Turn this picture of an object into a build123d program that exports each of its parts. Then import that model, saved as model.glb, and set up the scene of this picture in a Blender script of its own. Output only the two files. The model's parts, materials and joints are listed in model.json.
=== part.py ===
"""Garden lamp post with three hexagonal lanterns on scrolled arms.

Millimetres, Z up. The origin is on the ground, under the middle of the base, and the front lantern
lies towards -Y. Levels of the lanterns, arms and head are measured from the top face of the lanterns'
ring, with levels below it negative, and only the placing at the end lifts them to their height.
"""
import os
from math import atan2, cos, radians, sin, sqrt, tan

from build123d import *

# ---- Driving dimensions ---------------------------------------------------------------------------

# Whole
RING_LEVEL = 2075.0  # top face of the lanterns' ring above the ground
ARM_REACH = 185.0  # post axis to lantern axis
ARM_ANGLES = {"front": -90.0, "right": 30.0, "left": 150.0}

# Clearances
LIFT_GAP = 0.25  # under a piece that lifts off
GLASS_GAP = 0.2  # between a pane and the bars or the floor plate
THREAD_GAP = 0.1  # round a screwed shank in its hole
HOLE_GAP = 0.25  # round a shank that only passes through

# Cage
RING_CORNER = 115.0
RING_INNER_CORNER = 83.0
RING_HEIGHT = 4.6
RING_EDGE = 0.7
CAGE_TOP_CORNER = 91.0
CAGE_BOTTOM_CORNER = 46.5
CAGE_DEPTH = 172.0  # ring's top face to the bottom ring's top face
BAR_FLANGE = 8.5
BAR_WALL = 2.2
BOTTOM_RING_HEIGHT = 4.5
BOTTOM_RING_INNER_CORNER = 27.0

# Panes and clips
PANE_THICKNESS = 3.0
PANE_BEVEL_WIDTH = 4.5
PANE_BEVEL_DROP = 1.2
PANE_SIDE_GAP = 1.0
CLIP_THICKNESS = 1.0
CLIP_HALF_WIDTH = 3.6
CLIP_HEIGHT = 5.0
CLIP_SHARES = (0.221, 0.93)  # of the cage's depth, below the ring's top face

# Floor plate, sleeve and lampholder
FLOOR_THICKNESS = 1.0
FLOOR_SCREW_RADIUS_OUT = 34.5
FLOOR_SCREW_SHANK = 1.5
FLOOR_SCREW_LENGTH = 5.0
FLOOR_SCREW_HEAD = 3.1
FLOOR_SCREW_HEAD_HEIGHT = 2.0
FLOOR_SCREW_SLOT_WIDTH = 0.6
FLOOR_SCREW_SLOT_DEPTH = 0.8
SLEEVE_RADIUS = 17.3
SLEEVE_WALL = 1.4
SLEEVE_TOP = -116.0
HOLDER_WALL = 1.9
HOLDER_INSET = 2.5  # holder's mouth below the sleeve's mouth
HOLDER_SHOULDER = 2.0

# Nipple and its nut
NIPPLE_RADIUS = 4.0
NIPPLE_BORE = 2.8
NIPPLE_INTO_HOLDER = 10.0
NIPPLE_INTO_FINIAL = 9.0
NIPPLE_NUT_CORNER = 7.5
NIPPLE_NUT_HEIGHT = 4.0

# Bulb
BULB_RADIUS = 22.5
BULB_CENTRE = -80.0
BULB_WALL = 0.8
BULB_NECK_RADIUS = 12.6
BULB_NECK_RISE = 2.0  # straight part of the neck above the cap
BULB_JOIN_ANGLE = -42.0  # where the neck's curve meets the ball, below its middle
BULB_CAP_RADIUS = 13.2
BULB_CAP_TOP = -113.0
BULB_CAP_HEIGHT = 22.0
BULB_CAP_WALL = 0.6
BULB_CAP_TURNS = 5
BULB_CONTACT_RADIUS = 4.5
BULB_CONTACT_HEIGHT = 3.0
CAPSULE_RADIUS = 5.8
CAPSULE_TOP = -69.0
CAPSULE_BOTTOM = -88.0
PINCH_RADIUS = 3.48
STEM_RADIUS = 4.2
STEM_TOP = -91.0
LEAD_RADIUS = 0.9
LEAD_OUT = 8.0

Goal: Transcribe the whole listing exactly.

Answer in full:
Turn this picture of an object into a build123d program that exports each of its parts. Then import that model, saved as model.glb, and set up the scene of this picture in a Blender script of its own. Output only the two files. The model's parts, materials and joints are listed in model.json.
=== part.py ===
"""Garden lamp post with three hexagonal lanterns on scrolled arms.

Millimetres, Z up. The origin is on the ground, under the middle of the base, and the front lantern
lies towards -Y. Levels of the lanterns, arms and head are measured from the top face of the lanterns'
ring, with levels below it negative, and only the placing at the end lifts them to their height.
"""
import os
from math import atan2, cos, radians, sin, sqrt, tan

from build123d import *

# ---- Driving dimensions ---------------------------------------------------------------------------

# Whole
RING_LEVEL = 2075.0  # top face of the lanterns' ring above the ground
ARM_REACH = 185.0  # post axis to lantern axis
ARM_ANGLES = {"front": -90.0, "right": 30.0, "left": 150.0}

# Clearances
LIFT_GAP = 0.25  # under a piece that lifts off
GLASS_GAP = 0.2  # between a pane and the bars or the floor plate
THREAD_GAP = 0.1  # round a screwed shank in its hole
HOLE_GAP = 0.25  # round a shank that only passes through

# Cage
RING_CORNER = 115.0
RING_INNER_CORNER = 83.0
RING_HEIGHT = 4.6
RING_EDGE = 0.7
CAGE_TOP_CORNER = 91.0
CAGE_BOTTOM_CORNER = 46.5
CAGE_DEPTH = 172.0  # ring's top face to the bottom ring's top face
BAR_FLANGE = 8.5
BAR_WALL = 2.2
BOTTOM_RING_HEIGHT = 4.5
BOTTOM_RING_INNER_CORNER = 27.0

# Panes and clips
PANE_THICKNESS = 3.0
PANE_BEVEL_WIDTH = 4.5
PANE_BEVEL_DROP = 1.2
PANE_SIDE_GAP = 1.0
CLIP_THICKNESS = 1.0
CLIP_HALF_WIDTH = 3.6
CLIP_HEIGHT = 5.0
CLIP_SHARES = (0.221, 0.93)  # of the cage's depth, below the ring's top face

# Floor plate, sleeve and lampholder
FLOOR_THICKNESS = 1.0
FLOOR_SCREW_RADIUS_OUT = 34.5
FLOOR_SCREW_SHANK = 1.5
FLOOR_SCREW_LENGTH = 5.0
FLOOR_SCREW_HEAD = 3.1
FLOOR_SCREW_HEAD_HEIGHT = 2.0
FLOOR_SCREW_SLOT_WIDTH = 0.6
FLOOR_SCREW_SLOT_DEPTH = 0.8
SLEEVE_RADIUS = 17.3
SLEEVE_WALL = 1.4
SLEEVE_TOP = -116.0
HOLDER_WALL = 1.9
HOLDER_INSET = 2.5  # holder's mouth below the sleeve's mouth
HOLDER_SHOULDER = 2.0

# Nipple and its nut
NIPPLE_RADIUS = 4.0
NIPPLE_BORE = 2.8
NIPPLE_INTO_HOLDER = 10.0
NIPPLE_INTO_FINIAL = 9.0
NIPPLE_NUT_CORNER = 7.5
NIPPLE_NUT_HEIGHT = 4.0

# Bulb
BULB_RADIUS = 22.5
BULB_CENTRE = -80.0
BULB_WALL = 0.8
BULB_NECK_RADIUS = 12.6
BULB_NECK_RISE = 2.0  # straight part of the neck above the cap
BULB_JOIN_ANGLE = -42.0  # where the neck's curve meets the ball, below its middle
BULB_CAP_RADIUS = 13.2
BULB_CAP_TOP = -113.0
BULB_CAP_HEIGHT = 22.0
BULB_CAP_WALL = 0.6
BULB_CAP_TURNS = 5
BULB_CONTACT_RADIUS = 4.5
BULB_CONTACT_HEIGHT = 3.0
CAPSULE_RADIUS = 5.8
CAPSULE_TOP = -69.0
CAPSULE_BOTTOM = -88.0
PINCH_RADIUS = 3.48
STEM_RADIUS = 4.2
STEM_TOP = -91.0
LEAD_RADIUS = 0.9
LEAD_OUT = 8.0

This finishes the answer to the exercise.